Williams to Vatican after conversion move

30 October, 22:05

(ANSA) - Vatican City, October 30 - Pope Benedict XVI will receive the head of the Church of England, Archbishop of Canterbury Rowan Williams, on November 21, the Vatican confirmed Friday.

William was already scheduled to visit for the 100th anniversary of the birth of Catholic ecumenical pioneer Johannes Willebrands but his trip has assumed greater significance since an October 20 announcement that the Vatican was setting up a new section to help Anglicans who want to convert to Catholicism.

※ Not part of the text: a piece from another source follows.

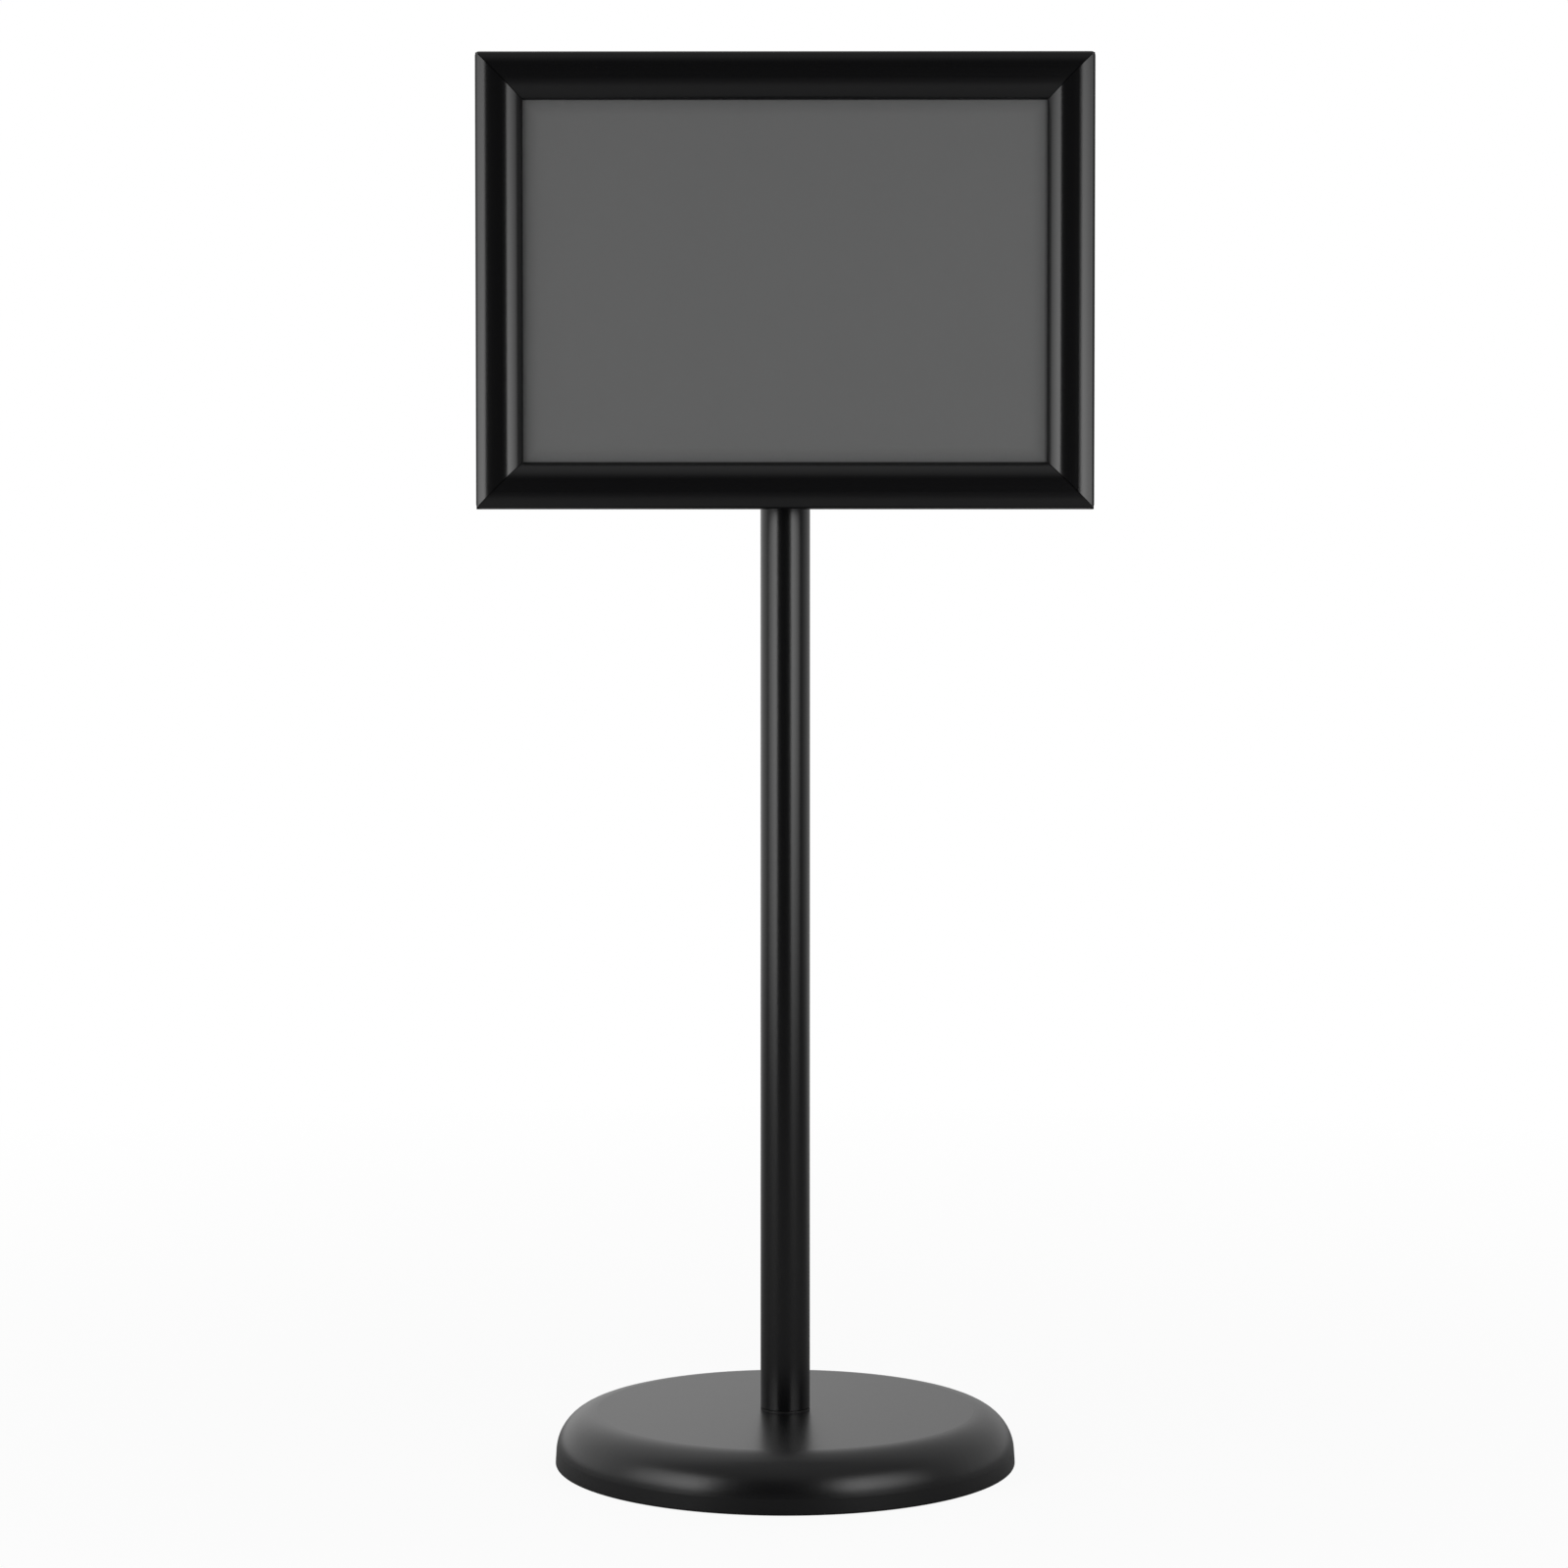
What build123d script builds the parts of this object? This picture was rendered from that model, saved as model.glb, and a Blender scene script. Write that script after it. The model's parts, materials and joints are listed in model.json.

The new Apostolic Constitution will lay out the path for unmarried bishops, married and unmarried priests and other members of the Anglican Church to join the Catholic Church.

Many conservative Anglicans are unhappy with increasingly progressive moves like the ordination of woman bishops.

The new section, which would allow Anglicans to keep many of their traditions and practices, was set up in response to pleas from Anglicans, whose conversions were previously assessed on a case-by-case basis.

Some leading Anglicans have criticised the Vatican's move.

Ex-archbishop of Canterbury Lord Carey said the Anglican Church should not be treated as a ''junior partner'' and that the Vatican had only given Williams two weeks' notice of its plan.

A conservative Anglican group called Forward With Faith has said many of its members are eager to convert because the Church of England was becoming ''the church of political correctness''.

One of its leaders, Father Geoffrey Kirk, said they objected not only to the ordination of woman but also to ''many attitudes on human sexuality'' including divorce and homosexuality.

On the Vatican side of the question, meanwhile, some observers have speculated that the arrival of more married Anglicans might eventually open a chink in the Holy See's ironclad insistence on celibacy for its own clergy.

The Church of England is regarded as the 'mother' of all the other churches in the worldwide Anglican Communion, which considers itself to be both a product of the Reformation and also Catholic.

With some 77 million members, the Anglican Communion is the third largest Christian communion in the world after the Roman Catholic Church and the Eastern Orthodox Churches.

The English church was under papal authority for nearly a thousand years before splitting from Rome in 1534 when King Henry VIII was refused an annulment of his marriage to Catherine of Aragon so he could marry Anne Boleyn.